### WHAT THE TASK ASKS
Extract every line below that contains the word "their".

━━━━━━

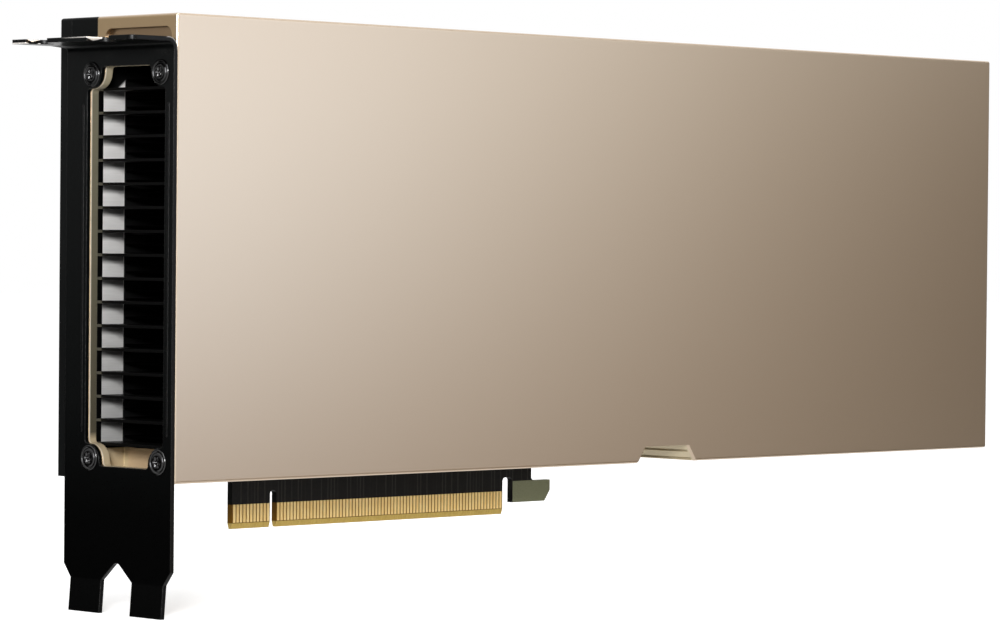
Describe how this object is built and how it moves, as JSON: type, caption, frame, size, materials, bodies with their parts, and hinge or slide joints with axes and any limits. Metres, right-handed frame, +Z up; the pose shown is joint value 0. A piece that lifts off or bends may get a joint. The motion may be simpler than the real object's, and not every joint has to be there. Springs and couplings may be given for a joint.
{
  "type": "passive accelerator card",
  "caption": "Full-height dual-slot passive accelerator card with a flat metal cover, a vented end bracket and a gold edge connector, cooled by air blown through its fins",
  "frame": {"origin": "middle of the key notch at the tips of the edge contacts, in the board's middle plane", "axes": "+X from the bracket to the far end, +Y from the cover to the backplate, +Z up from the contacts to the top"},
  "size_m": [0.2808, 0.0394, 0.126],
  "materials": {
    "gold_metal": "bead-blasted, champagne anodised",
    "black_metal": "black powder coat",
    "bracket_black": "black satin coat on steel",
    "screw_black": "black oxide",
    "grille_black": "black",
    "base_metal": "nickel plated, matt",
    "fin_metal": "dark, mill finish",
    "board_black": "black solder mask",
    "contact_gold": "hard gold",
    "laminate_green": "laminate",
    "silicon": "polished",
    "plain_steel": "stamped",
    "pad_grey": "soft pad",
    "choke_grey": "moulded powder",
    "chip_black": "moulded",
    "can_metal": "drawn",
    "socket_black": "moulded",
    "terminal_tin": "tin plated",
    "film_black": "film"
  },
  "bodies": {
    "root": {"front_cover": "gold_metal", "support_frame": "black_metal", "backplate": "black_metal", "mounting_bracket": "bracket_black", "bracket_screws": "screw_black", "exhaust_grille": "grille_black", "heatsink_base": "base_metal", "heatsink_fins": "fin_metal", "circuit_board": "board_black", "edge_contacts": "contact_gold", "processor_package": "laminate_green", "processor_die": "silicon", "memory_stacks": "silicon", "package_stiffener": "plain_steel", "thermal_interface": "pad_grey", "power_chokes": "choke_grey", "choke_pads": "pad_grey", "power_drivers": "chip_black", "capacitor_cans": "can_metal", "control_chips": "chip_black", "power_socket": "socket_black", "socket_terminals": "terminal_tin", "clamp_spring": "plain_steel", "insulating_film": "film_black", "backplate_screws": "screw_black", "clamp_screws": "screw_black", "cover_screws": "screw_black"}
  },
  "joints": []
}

━━━━━━

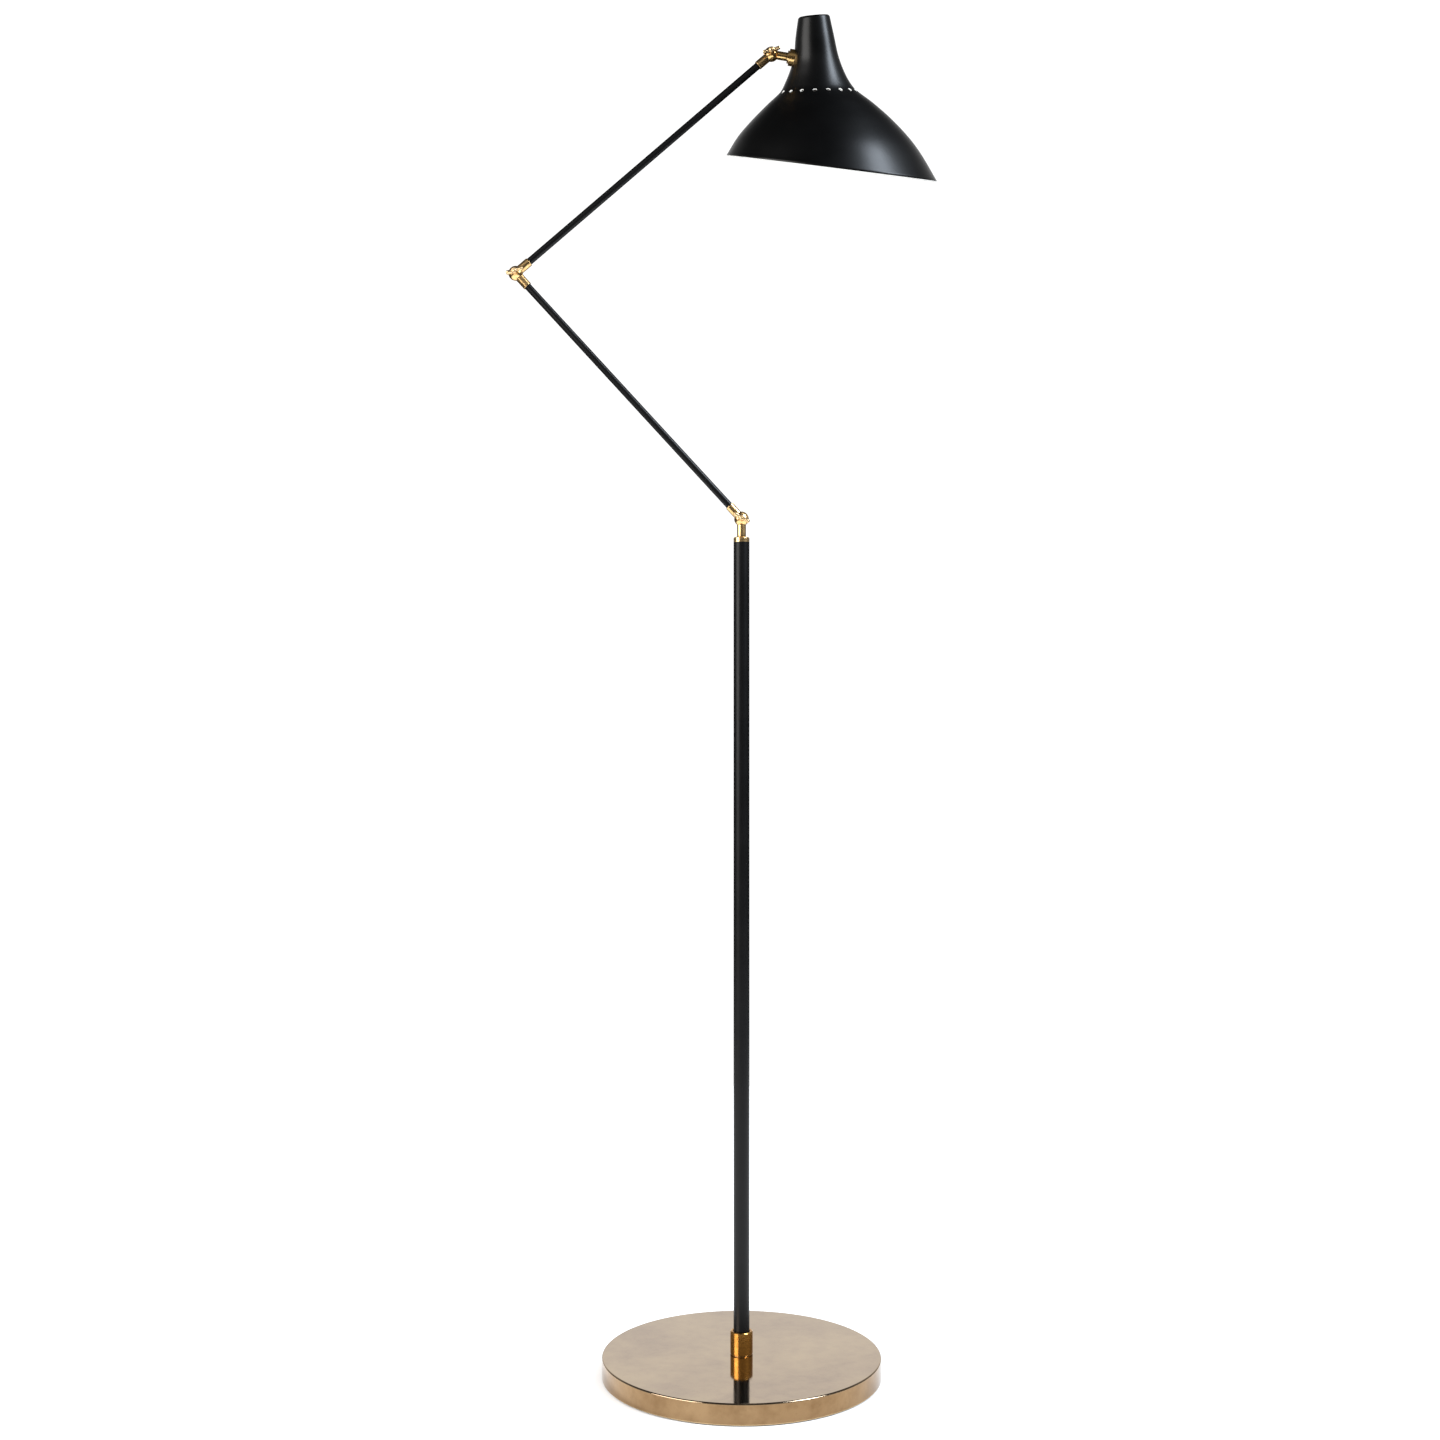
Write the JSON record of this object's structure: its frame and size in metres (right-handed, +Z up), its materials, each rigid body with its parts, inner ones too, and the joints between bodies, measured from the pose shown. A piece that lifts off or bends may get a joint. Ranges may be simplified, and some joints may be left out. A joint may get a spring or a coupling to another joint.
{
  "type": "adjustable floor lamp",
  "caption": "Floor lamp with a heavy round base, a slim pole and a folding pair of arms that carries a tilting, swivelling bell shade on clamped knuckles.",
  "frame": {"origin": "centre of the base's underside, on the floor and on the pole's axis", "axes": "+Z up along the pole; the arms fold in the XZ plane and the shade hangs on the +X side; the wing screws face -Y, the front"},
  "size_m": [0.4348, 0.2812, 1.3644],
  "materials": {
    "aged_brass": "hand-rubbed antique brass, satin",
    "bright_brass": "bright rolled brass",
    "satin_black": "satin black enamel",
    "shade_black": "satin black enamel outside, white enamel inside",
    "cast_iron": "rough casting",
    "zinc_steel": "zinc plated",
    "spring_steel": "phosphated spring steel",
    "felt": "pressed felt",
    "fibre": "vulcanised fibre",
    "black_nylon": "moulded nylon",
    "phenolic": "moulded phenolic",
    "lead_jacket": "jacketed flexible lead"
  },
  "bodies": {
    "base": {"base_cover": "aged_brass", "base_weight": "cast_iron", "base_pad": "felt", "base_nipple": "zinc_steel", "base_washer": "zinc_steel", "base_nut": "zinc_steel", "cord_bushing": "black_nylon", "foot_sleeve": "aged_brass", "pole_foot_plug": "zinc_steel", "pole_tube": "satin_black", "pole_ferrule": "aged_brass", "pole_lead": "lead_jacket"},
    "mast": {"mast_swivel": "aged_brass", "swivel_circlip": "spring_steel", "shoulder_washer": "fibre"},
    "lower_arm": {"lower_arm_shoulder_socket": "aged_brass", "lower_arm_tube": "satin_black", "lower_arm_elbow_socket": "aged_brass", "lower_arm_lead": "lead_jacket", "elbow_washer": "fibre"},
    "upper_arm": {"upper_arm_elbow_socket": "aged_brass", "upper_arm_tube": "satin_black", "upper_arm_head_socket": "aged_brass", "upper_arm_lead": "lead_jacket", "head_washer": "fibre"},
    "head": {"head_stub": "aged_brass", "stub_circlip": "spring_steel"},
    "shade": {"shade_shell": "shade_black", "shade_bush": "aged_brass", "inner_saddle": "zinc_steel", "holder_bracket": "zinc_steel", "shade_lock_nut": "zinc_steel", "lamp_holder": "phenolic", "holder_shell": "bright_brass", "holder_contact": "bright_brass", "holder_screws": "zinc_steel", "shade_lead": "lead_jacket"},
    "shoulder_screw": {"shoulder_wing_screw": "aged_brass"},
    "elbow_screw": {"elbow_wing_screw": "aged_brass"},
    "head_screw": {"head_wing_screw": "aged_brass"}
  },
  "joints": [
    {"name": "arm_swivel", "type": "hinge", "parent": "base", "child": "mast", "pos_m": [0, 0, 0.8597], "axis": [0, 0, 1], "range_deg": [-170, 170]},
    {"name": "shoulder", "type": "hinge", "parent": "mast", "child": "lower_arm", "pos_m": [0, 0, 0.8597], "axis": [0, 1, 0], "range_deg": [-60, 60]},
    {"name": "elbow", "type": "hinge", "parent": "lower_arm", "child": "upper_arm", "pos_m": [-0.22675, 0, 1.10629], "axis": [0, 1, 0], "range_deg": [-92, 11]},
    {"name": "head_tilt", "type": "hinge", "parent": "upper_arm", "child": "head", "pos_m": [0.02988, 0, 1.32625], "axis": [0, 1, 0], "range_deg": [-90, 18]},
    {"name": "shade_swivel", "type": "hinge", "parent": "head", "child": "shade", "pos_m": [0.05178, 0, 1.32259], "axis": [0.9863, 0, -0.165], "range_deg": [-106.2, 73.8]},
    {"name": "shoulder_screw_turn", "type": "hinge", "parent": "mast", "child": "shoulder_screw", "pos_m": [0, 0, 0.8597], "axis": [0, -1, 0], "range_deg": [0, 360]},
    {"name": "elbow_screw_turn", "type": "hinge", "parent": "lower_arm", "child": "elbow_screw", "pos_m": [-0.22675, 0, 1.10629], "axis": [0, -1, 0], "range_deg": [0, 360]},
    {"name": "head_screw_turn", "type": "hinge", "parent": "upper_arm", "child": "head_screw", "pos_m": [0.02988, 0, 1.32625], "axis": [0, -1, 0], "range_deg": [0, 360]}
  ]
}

━━━━━━

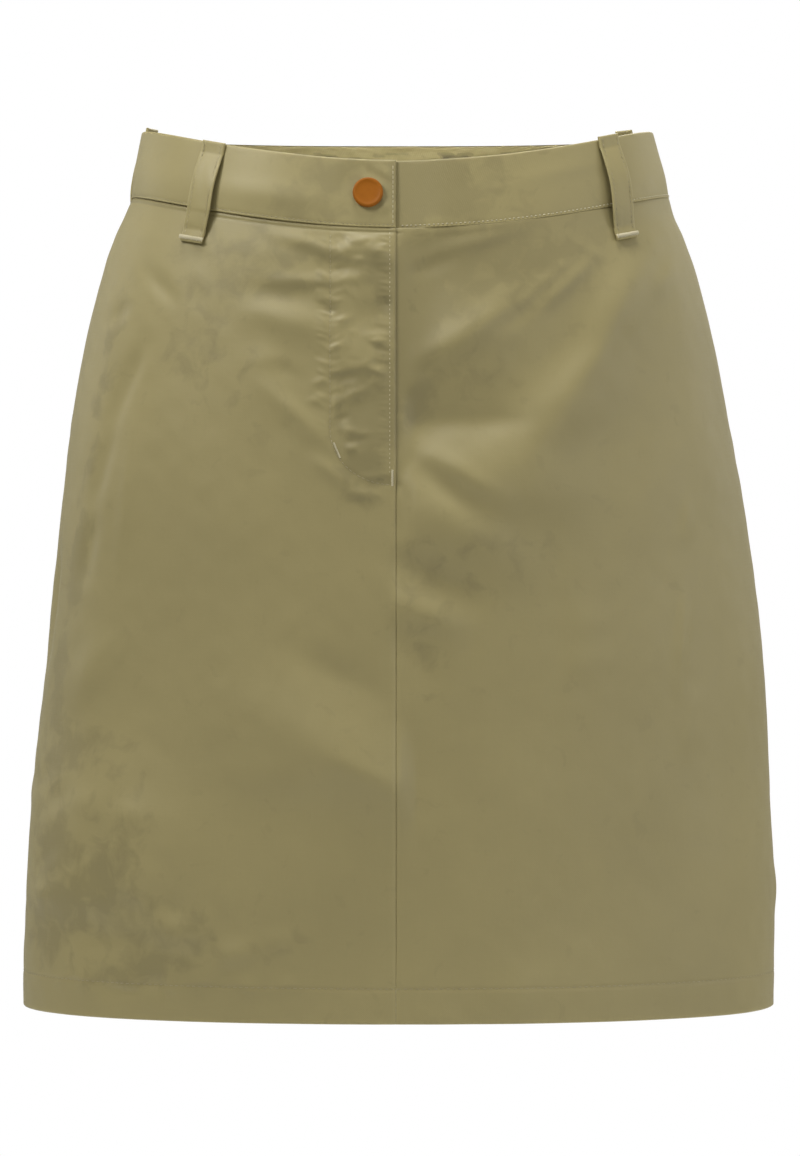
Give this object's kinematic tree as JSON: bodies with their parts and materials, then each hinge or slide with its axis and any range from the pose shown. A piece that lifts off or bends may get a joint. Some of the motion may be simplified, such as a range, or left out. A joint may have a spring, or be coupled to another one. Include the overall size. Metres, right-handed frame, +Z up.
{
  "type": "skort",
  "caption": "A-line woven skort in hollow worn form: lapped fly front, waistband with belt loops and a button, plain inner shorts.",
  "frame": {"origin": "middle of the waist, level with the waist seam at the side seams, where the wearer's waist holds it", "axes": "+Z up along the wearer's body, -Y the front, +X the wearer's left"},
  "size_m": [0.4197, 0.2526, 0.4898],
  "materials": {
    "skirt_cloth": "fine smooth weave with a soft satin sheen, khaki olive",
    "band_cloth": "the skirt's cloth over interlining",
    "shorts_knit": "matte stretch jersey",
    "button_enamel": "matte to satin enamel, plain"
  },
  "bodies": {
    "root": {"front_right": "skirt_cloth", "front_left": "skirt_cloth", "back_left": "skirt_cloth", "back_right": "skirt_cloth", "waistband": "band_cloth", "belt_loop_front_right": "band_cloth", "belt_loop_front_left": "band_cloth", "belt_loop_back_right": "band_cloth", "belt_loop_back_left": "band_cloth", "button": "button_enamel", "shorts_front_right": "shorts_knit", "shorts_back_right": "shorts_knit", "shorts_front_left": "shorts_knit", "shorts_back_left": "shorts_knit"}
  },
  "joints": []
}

━━━━━━

### ANSWER TO THIS PROBLEM
Describe how this object is built and how it moves, as JSON: type, caption, frame, size, materials, bodies with their parts, and hinge or slide joints with axes and any limits. Metres, right-handed frame, +Z up; the pose shown is joint value 0. A piece that lifts off or bends may get a joint. The motion may be simpler than the real object's, and not every joint has to be there. Springs and couplings may be given for a joint.
Give this object's kinematic tree as JSON: bodies with their parts and materials, then each hinge or slide with its axis and any range from the pose shown. A piece that lifts off or bends may get a joint. Some of the motion may be simplified, such as a range, or left out. A joint may have a spring, or be coupled to another one. Include the overall size. Metres, right-handed frame, +Z up.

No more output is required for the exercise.